— START —

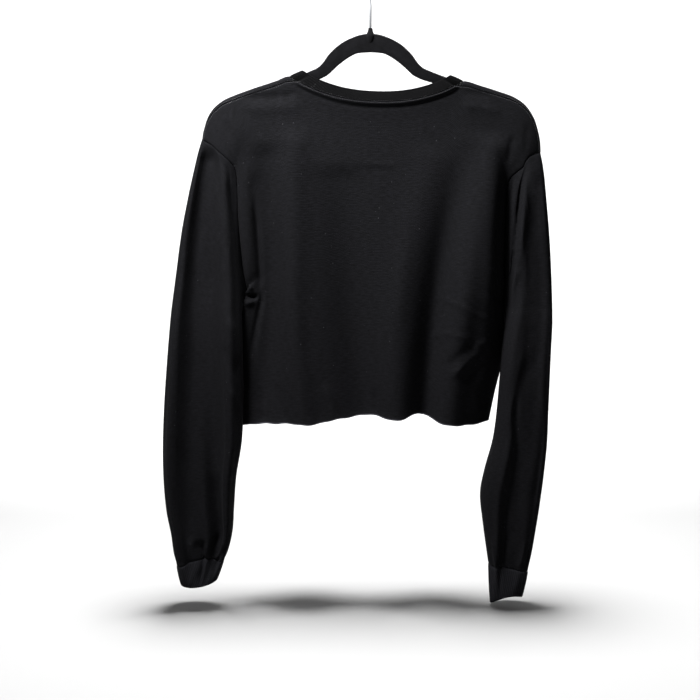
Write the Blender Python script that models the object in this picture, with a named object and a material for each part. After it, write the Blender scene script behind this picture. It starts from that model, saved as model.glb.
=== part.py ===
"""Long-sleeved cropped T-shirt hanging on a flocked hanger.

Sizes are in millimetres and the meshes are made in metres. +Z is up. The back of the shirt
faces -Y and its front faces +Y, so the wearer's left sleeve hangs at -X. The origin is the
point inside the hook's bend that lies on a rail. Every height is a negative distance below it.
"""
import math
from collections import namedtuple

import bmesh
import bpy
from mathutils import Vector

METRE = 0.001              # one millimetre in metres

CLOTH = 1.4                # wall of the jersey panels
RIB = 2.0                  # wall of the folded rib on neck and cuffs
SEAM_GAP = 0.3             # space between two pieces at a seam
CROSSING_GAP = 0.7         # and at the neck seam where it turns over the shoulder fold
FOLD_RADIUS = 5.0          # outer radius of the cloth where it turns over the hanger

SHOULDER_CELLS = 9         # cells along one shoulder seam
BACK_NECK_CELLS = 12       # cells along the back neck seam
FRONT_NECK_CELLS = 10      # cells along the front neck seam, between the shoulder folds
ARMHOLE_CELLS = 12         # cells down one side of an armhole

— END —

Repeat every line of the material exactly as given.

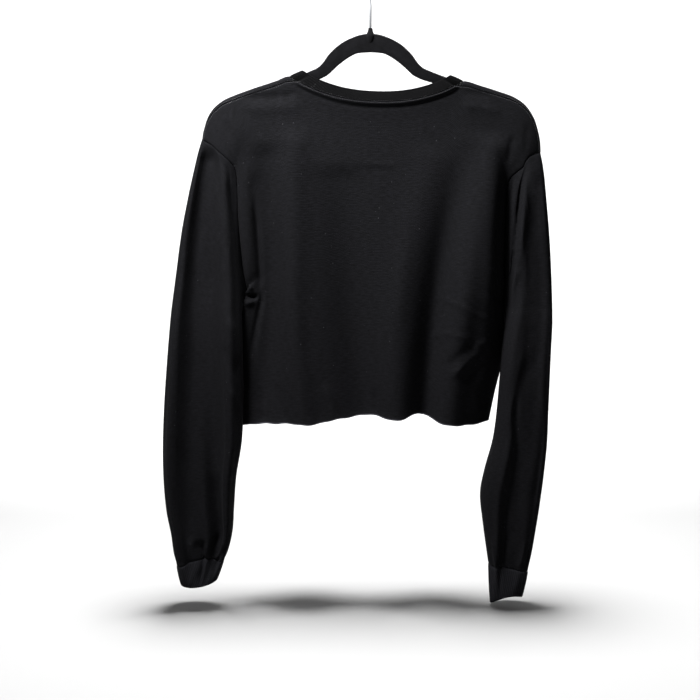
Write the Blender Python script that models the object in this picture, with a named object and a material for each part. After it, write the Blender scene script behind this picture. It starts from that model, saved as model.glb.
=== part.py ===
"""Long-sleeved cropped T-shirt hanging on a flocked hanger.

Sizes are in millimetres and the meshes are made in metres. +Z is up. The back of the shirt
faces -Y and its front faces +Y, so the wearer's left sleeve hangs at -X. The origin is the
point inside the hook's bend that lies on a rail. Every height is a negative distance below it.
"""
import math
from collections import namedtuple

import bmesh
import bpy
from mathutils import Vector

METRE = 0.001              # one millimetre in metres

CLOTH = 1.4                # wall of the jersey panels
RIB = 2.0                  # wall of the folded rib on neck and cuffs
SEAM_GAP = 0.3             # space between two pieces at a seam
CROSSING_GAP = 0.7         # and at the neck seam where it turns over the shoulder fold
FOLD_RADIUS = 5.0          # outer radius of the cloth where it turns over the hanger

SHOULDER_CELLS = 9         # cells along one shoulder seam
BACK_NECK_CELLS = 12       # cells along the back neck seam
FRONT_NECK_CELLS = 10      # cells along the front neck seam, between the shoulder folds
ARMHOLE_CELLS = 12         # cells down one side of an armhole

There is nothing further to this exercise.